She knew everyone and everyone knew her. A wealthy belle, married to prominent legislator, Clement Clay, she became one of Washington, D.C.’s great hostesses and then prominent among Confederate women in the Civil War.
This is as witty, gossipy, fashionable, and gritty a tale of antebellum Washington as you’ll ever read. As her biographical researcher stated:
“I have come upon no record of any other woman of her time who has filled so powerful a place politically, whose belleship has been so long sustained, or whose magnetism and compelling fascinations have swayed others so universally as have those of Mrs. Clay-Clopton.”
Excerpt from A Belle
IN the winter of ‘59 and ‘60 it became obvious to everyone that gaiety at the capital was waning. Aside from public receptions, now become palpably perfunctory, only an occasional wedding served to give social zest to the rapidly sobering Congressional circles.
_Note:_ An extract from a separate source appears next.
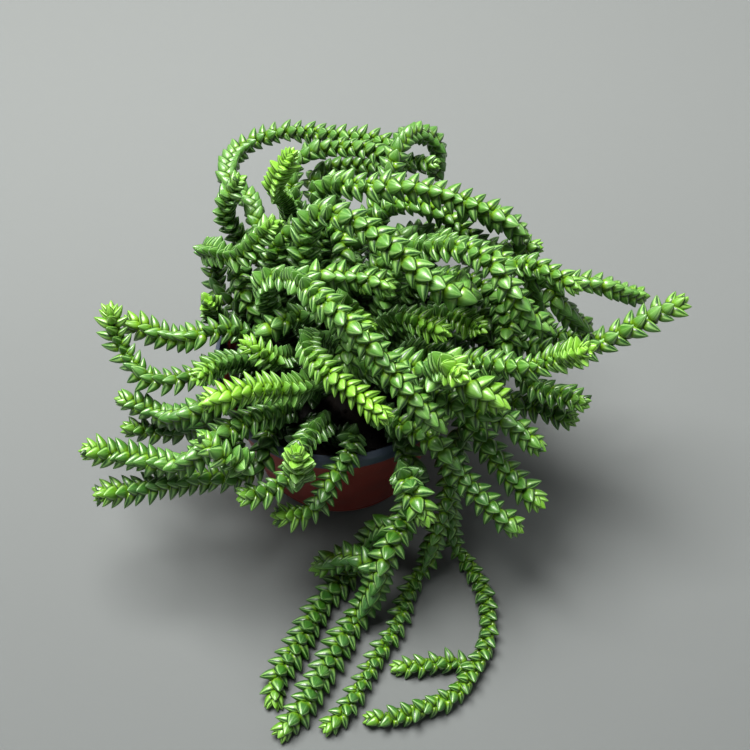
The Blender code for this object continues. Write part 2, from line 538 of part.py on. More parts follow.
def grow(bm, face, line, first_side, full, is_shoot, turn):
    """Extrude a face ring by ring along a line. Return the segments, each with its four side faces."""
    travel = np.concatenate([[0.0], np.cumsum(np.linalg.norm(np.diff(line, axis=0), axis=1))])
    length = travel[-1]
    stops = ring_stops(length, full, is_shoot)
    rings = np.column_stack([np.interp(stops, travel, line[:, axis]) for axis in range(3)])
    frames = frames_along(rings, first_side)
    _, across, other = frames[0]
    centre = face.calc_center_median()
    signs = [(math.copysign(1.0, (vert.co - centre).dot(across)),
              math.copysign(1.0, (vert.co - centre).dot(other))) for vert in face.verts]
    segments = []
    for index in range(1, len(rings)):
        tangent, across, other = frames[index]
        reach = reach_at(stops[index], length, full, is_shoot)
        half = CORE_SHARE * math.sqrt(full * reach)
        roll = 0.0 if is_shoot else turn * smooth_step(stops[index] / RISE)
        spin = Matrix.Rotation(roll, 3, tangent)
        middle = Vector(rings[index])
        face = bmesh.ops.extrude_discrete_faces(bm, faces=[face])["faces"][0]
        for vert, (a, b) in zip(face.verts, signs):
            vert.co = middle + half * (spin @ (a * across + b * other))
        sides = [next(side for side in loop.edge.link_faces if side is not face) for loop in face.loops]
        segments.append({"sides": sides, "middle": 0.5 * (Vector(rings[index - 1]) + middle),
                         "tangent": tangent, "left": float(length - stops[index]),
                         "reach": reach_at(0.5 * (stops[index - 1] + stops[index]), length, full,
                                           is_shoot)})
    bud = bmesh.ops.poke(bm, faces=[face])["verts"][0]
    bud.co += frames[-1][0] * TIP_PITCH
    return segments


def raise_leaves(bm, segments, keep_off):
    """Poke opposite sides of each segment, a quarter turn on each time, and draw them out to leaves.

    keep_off is pairs of points and the room around each. A leaf whose point would come into that room is
    shorter, or left out.
    """
    points = np.vstack([line for line, _ in keep_off])
    room = np.concatenate([np.broadcast_to(width, len(line)) for line, width in keep_off])
    for index, segment in enumerate(segments):
        for face in segment["sides"][index % 2::2]:
            if not face.is_valid:
                continue
            tangent = segment["tangent"]
            outward = face.calc_center_median() - segment["middle"]
            outward = (outward - outward.dot(tangent) * tangent).normalized()
            closing = 1.0 - smooth_step(segment["left"] / BUD)
            lean = LEAF_LEAN * segment["reach"] / USUAL_REACH + closing
            for share in LEAF_SHARES:
                tip = segment["middle"] + share * (segment["reach"] * outward + lean * tangent)
                clear = (np.linalg.norm(points - np.array(tip), axis=1) > room).all()
                if clear and tip.z > 2.0 * FLOOR_GAP:
                    bmesh.ops.poke(bm, faces=[face])["verts"][0].co = tip
                    break


def eased(line):
    """The line with its small wobbles smoothed out, its first two points and its last kept."""
    line = line.copy()
    for _ in range(2):
        line[2:-1] = 0.25 * line[1:-2] + 0.5 * line[2:-1] + 0.25 * line[3:]
    return smooth_route(line, 0.5 * STEP)


def start_shoot(bm, segments, shoot):
    """Grow a side shoot out of the side of the stem that faces it, in place of the leaf there."""
    line = shoot["points"]
    fork = Vector(line[0])
    heading = Vector(line[min(3, len(line) - 1)]) - fork
    whole = [item for item in segments[2:-2] if all(side.is_valid for side in item["sides"])]
    segment = min(whole, key=lambda item: (item["middle"] - fork).length)
    middle = segment["middle"]
    face = max(segment["sides"], key=lambda side: (side.calc_center_median() - middle).dot(heading))
    centre = face.calc_center_median()
    normal = (centre - middle).normalized()
    beyond = [point for point in line if (Vector(point) - centre).dot(normal) > SHOOT_SIDE][1:]
    if len(beyond) < 2:
        beyond = line[-2:]
    route = np.vstack([[centre, centre + SHOOT_START * normal], beyond])
    grown = grow(bm, face, eased(route), segment["tangent"], shoot["reach"], True, 0.0)
    return grown, route


def build_stem(strand, shoots, others, group, material, turn):
    """One leafy stem with its side shoots, as one closed body that stands in its hole in the soil."""
    crowd = [(other["points"], LEAF_ROOM * other["room"]) for other in others]
    line = strand["points"]
    bottom = SOIL_TOP - HOLE_DEPTH + FIT_GAP
    height = line[0][2] - bottom
    bm = bmesh.new()
    place = Matrix.Translation((line[0][0], line[0][1], bottom + 0.5 * height)) @ Matrix.Diagonal(
        (2.0 * FOOT_HALF, 2.0 * FOOT_HALF, height, 1.0))
    bmesh.ops.create_cube(bm, size=1.0, matrix=place)
    bm.faces.ensure_lookup_table()
    top = max(bm.faces, key=lambda face: face.calc_center_median().z)
    stem = grow(bm, top, eased(line), (1.0, 0.0, 0.0), strand["reach"], False, turn)
    grown = [start_shoot(bm, stem, shoot) for shoot in shoots]
    forks = [(route, SHOOT_REACH_SHARE * shoot["reach"]) for shoot, (_, route) in zip(shoots, grown)]
    raise_leaves(bm, stem[1:], crowd + forks)
    for segments, _ in grown:
        raise_leaves(bm, segments[1:], crowd + [(line, strand["reach"])])
    object_from(bm, strand["name"], group, material)


def main():
    clear_scene()
    parts = new_collection("potted crassula")
    cutters = new_collection("cutters")
    strands = settle(lay_out())
    stems = [strand for strand in strands if strand["stem"] is None]
    build_pot(parts, cutters)
    build_soil(parts, cutters, [strand["points"][0][:2] for strand in stems])
    leaf = new_material("succulent leaf", LEAF_COLOUR, 0.4)
    draw = random.Random(SEED)
    for index, strand in enumerate(stems):
        shoots = [shoot for shoot in strands if shoot["stem"] == index]
        others = [other for other in strands if other is not strand and other["stem"] != index]
        build_stem(strand, shoots, others, parts, leaf, draw.uniform(-TURN_SPREAD, TURN_SPREAD) * math.pi)


main()
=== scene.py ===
# %% [markdown]
# # Dressing a potted crassula
# The plant is a heap of string-like stems, clad from end to end in pairs of thick pointed leaves, in a small
# nursery pot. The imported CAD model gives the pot, the soil and one plain leafy solid for each stem. This
# lesson builds the fine version around them, in the same place: one modelled leaf, copied in pairs along
# every stem, a moulded pot with a red-brown body and a slate blue-grey collar, and crumbly soil.
# Blender's unit is the metre. Sizes on the plant are written in millimetres and multiplied by MM. The camera
# and the lamps, which stand further off, are placed in metres.

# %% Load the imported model
import json
import math
import random
import time
from collections import namedtuple

import bmesh
import bpy
import numpy as np
from mathutils import Matrix, Vector

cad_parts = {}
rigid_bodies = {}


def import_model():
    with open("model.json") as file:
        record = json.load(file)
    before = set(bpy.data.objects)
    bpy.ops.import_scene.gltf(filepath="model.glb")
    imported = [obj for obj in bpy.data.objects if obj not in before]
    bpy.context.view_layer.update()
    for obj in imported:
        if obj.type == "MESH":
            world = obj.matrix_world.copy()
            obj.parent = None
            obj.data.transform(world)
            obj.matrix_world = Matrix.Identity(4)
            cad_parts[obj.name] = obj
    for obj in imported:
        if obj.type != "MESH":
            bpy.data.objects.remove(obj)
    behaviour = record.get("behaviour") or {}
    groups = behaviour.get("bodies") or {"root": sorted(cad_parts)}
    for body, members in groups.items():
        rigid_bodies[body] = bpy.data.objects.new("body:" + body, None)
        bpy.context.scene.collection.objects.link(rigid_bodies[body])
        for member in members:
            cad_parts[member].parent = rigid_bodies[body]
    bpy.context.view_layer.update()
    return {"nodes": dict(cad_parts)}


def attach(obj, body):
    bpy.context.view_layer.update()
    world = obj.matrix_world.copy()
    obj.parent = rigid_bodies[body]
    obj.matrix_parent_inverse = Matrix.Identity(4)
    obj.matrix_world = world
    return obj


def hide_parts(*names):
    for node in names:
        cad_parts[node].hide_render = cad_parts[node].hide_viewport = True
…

Ordinary “at-homes” were slighted. Women went daily to the Senate gallery to listen to the angry debates on the floor below. When belles met they no longer discussed furbelows and flounces, but talked of forts and fusillades. The weddings of my cousin, Miss Hilliard, in 1859, and of Miss Parker, in 1860, already described, were the most notable matrimonial events of those closing days of Washington’s splendor.